Everybody's talking about Apu. The Simpsons' Springfield convenience store owner, who speaks with an exaggerated Indian accent, has been the subject of controversy for almost 30 years. The Fox comedy has responded before, but never so directly, yet in the recent Season 29 episode, "No Good Read Goes Unpunished," the criticism was finally addressed head-on. And a major reason why is a film by comedian Hari Kondabolu, a documentary called The Problem with Apu streaming now and gaining plenty of attention for its criticism of The Simpsons' infamous character.
The show's apparent response to The Problem with Apu has left many viewers scratching their heads. At the end of the episode, which revolved around Marge struggling to deal with the realization that a book she loved as a child was actually really racist, Lisa dismisses the criticism as a cry for "political correctness." Kondabolu responded to the episode on Twitter, writing, "The Simpsons response tonight is not a jab at me, but at what many of us consider progress." His critique gets to the heart of why The Simpsons' response is so offensive: it ignores the pain of others for the sake of self righteousness.

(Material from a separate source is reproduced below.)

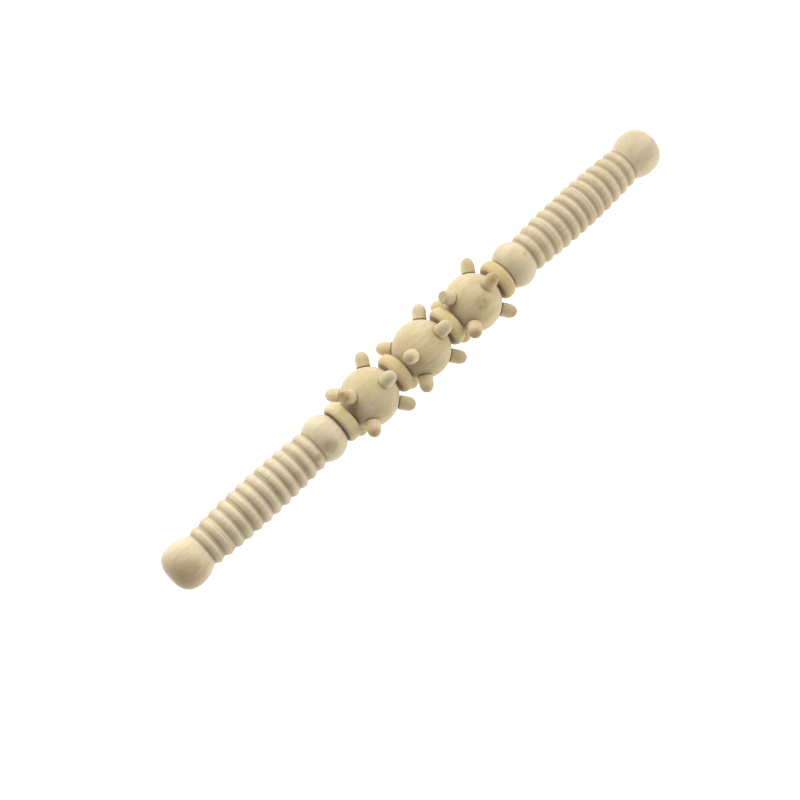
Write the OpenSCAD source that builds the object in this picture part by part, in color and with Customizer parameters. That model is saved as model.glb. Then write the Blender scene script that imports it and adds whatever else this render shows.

For those not familiar with Kondabolu's documentary, know that The Problem with Apu is not an hour-long attack on the character himself, nor is it a vilification of The Simpsons. Kondabolu's film uses Apu to examine the broader stereotypes of South Asians in Hollywood, and show how harmful they can be. As he says in the documentary, "Apu reflected how America viewed us: servile, devious, goofy."
The Problem with Apu premiered on truTV in November 2017, and it willwill have a special encore airing on truTV Sunday, April 15, the same night as The Simpsons. If you miss it then, you can always catch it on demand via your cable subscription or rent it on Amazon and iTunes. It's absolutely worth the watch; complete with interviews with famous South Asian American entertainers like Kal Penn (Harold & Kumar), as well as Simpsons writers and other entertainment professionals, the doc follows Kondabolu as he explores how Apu came to be and why the racism inherent in the character is so sinister. It also embarks on a quest to try to get Apu voice actor Hank Azaria (a white man) to retire the accent.
Part personal testimony, part cultural analysis, and part quest to speak Azaria, The Problem with Apu is effective because it approaches the broad topic of racist stereotypes in media through a personal story. Part of the reason Kondabolu is examining Apu is because, as he mentions in the doc, he experienced bullying due to the character and sees Apu as directly making fun of people like his parents, who are immigrants. In fact, many comedians featured in the documentary mention being called "Apu" by bullies at school. "This one character created so many problems psychologically, emotionally, for so many people," says Utkarsh Ambudkar (The Mindy Project), who voiced Apu's Indian American nephew in a 2016 episode of The Simpsons.
As the only South Asian representation on American television at the time of his creation, Apu was more harmful than The Simpsons' stereotyping of Mr. Burns, the millionaire character, for example. One particularly poignant scene in the documentary features an exchange between Kondabolu and former Simpsons executive producer and writer Dana Gould, in which Kondabolu attempts to explain this inconsistency. The power discrepancy between rich viewers and South Asian viewers is seemingly lost on Gould, who says that the Simpsons writers room views both stereotypes as equally offensive, and thus within an acceptable threshold of offensiveness for national television.
"No Good Read Goes Unpunished" unfortunately emphasizes Gould's point and takes it one step further, showing that no matter how well reasoned or well illustrated Kondabolu's argument against Apu is, The Simpsons isn't willing to hear it. But maybe they should. The writers should consider checking out The Problem With Apu when it airs again on April 15 — they might just learn something invaluable.